Learning from the collective knowledge and experience of these Task Forces, I came to see this fact viscerally as an everyday horror for African American and Chicanx/Latinx young people and their families, and it led me to focus on learning in and out of school as a way to transform the brutal social system in which these young people continue to find themselves.
I was then asked to work with the sociologist, Hardy Frye, in a new UCOP program called the Urban Community School Collaborative, charged with building collaborations between UC campus and local community-based organizations and schools in communities near the campus. It was then that a couple of faculty from UC San Diego, Michael Cole and Olga Vásquez, approached us about an idea that would help to increase the number of underrepresented students be prepared and eligible for UC.
Dr. Frye asked me to go along with Professors Cole and Vásquez to all the UC campuses to see if anybody was interested, and we found strong interest at seven out of the then nine UC campuses. We proposed to UC President Richard C. Atkinson a statewide effort that supported both faculty and community engagement around after school learning for underserved kids.
President Atkinson gave us funding to do this collaborative work for two years. He didn’t like the name “UC Links” but we told him we could change that later.
The idea was to extend the University’s work with K-12 into the early elementary school grades, using a mixture of formal and informal learning strategies. Then as the Internet came fully on the scene, we began to use various kinds of web-based informal activities that engage kids with their communities, with their world, but also provide opportunities for them to explore and write about things that they found fun, things they themselves were already interested in.
We did this as a way of engaging students who had become disengaged from school.

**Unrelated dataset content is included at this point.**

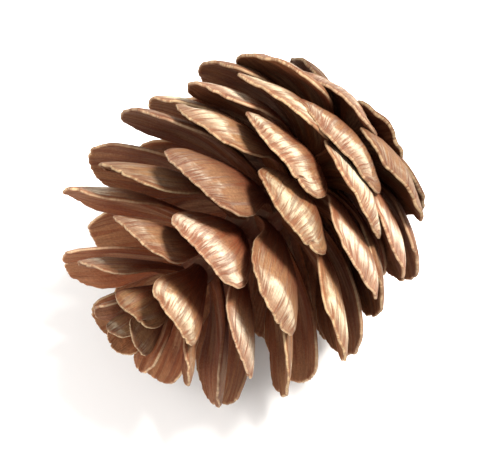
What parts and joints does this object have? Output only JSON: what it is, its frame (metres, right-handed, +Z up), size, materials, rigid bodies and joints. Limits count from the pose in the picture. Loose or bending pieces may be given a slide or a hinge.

That was the point of working after school – you could do innovative things that teachers were not able to do because of all of the curricular guidelines telling them what they had to do, on what day, in what way.
So we had a lot more play or leeway in framing different kinds of learning activities that engage them, especially in building multiple literacies.
After our first two years, we were reviewed by President Atkinson and his staff, and he liked what he saw, so he made UC Links a part of UC’s permanent budget.